IAAO: Interactive Affordance Learning for Articulated Objects in 3D Environments
Can Zhang, Gim Hee Lee
TL;DR
IAAO tackles interactive affordance learning for articulated objects in 3D environments by building an explicit 3D Gaussian Splatting representation augmented with hierarchical semantic features from foundation models. It combines semantic scene reconstruction, language-guided affordance localization, and global/local motion estimation with robust 2D-3D correspondences, followed by scene state fusion to integrate two articulated configurations. The method achieves state-of-the-art performance on PARIS and multi-part benchmarks, with strong generalization to unseen objects and complex indoor scenes, while supporting manipulation through affordance-aware queries.
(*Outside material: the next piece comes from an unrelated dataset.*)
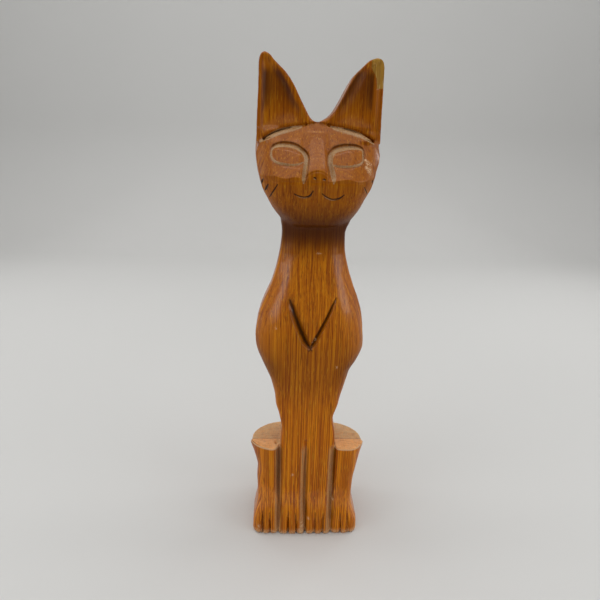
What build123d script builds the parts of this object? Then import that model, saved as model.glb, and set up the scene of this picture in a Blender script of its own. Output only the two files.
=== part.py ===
from build123d import *
import os
from collections import namedtuple
from math import cos, pi, sin

# A sitting cat carved from a glued-up hardwood blank. Sizes are in millimetres. The cat faces -Y and
# sits on z = 0; the origin is under the middle of its base.

# overall sizes
height = 271.0
depth = 48.0
haunch_width = 66.0

# the blank: a front board glued to a back board, face to face
front_board_thickness = 18.5

# heights, from the floor up to the waist and from the ear tips down to the neck
toes_height = 10.0
shank_height = 30.0
haunch_height = 21.0
waist_height = 19.0
ears_height = 32.0
brow_height = 24.0
jaw_height = 22.0
neck_gap = 3.0
chest_share = 0.464

# widths
paws_inset = 1.8
shanks_inset = 4.5
front_legs_width = 30.8
chest_width = 60.2
neck_width = 33.0
chin_width = 27.0
cheek_width = 57.6
brow_swell = 0.8
crown_width = 59.6
ears_width = 59.0
rump_width = 28.0
spine_width = 24.0
paws_undercut = 0.5

# how far the front of each form stands behind the front toes
hind_setback = 0.5
shank_setback = 3.4
waist_setback = 4.2
chest_setback = 1.2
neck_setback = 11.5
chin_setback = 8.0
nose_setback = 2.0
crown_setback = 18.8
ear_tip_setback = 21.5

# how far the back of each form stands in front of the rump
haunch_tuck = 0.0
waist_tuck = 5.2
chest_tuck = 2.2
neck_tuck = 10.9
chin_tuck = 13.4
nose_tuck = 5.4
crown_tuck = 7.9
ear_tip_thickness = 7.0

# rounding of the front corners
toe_corner = 6.0
leg_corner = 3.0
haunch_corner = 10.0
chest_corner = 14.0
neck_corner = 7.0
chin_corner = 8.0
head_corner = 14.0
crown_corner = 12.0
corner_limit = 0.7  # the most of a section's length that its front corners take
back_flatness = 0.4
flank_flatness = 0.3

# haunch tops: they fall towards the back and round over at the outside
haunch_slope = 13.0
haunch_round = 3.0
haunch_crest = 2.2
haunch_margin = 1.0
rump_curl = 1.0
spine_rise = 16.0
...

This approach enables robust interaction and manipulation in real-world environments without relying on category-specific priors or perfectly aligned camera poses, significantly advancing interactive perception for robots and AR/VR agents.
Abstract
This work presents IAAO, a novel framework that builds an explicit 3D model for intelligent agents to gain understanding of articulated objects in their environment through interaction. Unlike prior methods that rely on task-specific networks and assumptions about movable parts, our IAAO leverages large foundation models to estimate interactive affordances and part articulations in three stages. We first build hierarchical features and label fields for each object state using 3D Gaussian Splatting (3DGS) by distilling mask features and view-consistent labels from multi-view images. We then perform object- and part-level queries on the 3D Gaussian primitives to identify static and articulated elements, estimating global transformations and local articulation parameters along with affordances. Finally, scenes from different states are merged and refined based on the estimated transformations, enabling robust affordance-based interaction and manipulation of objects. Experimental results demonstrate the effectiveness of our method.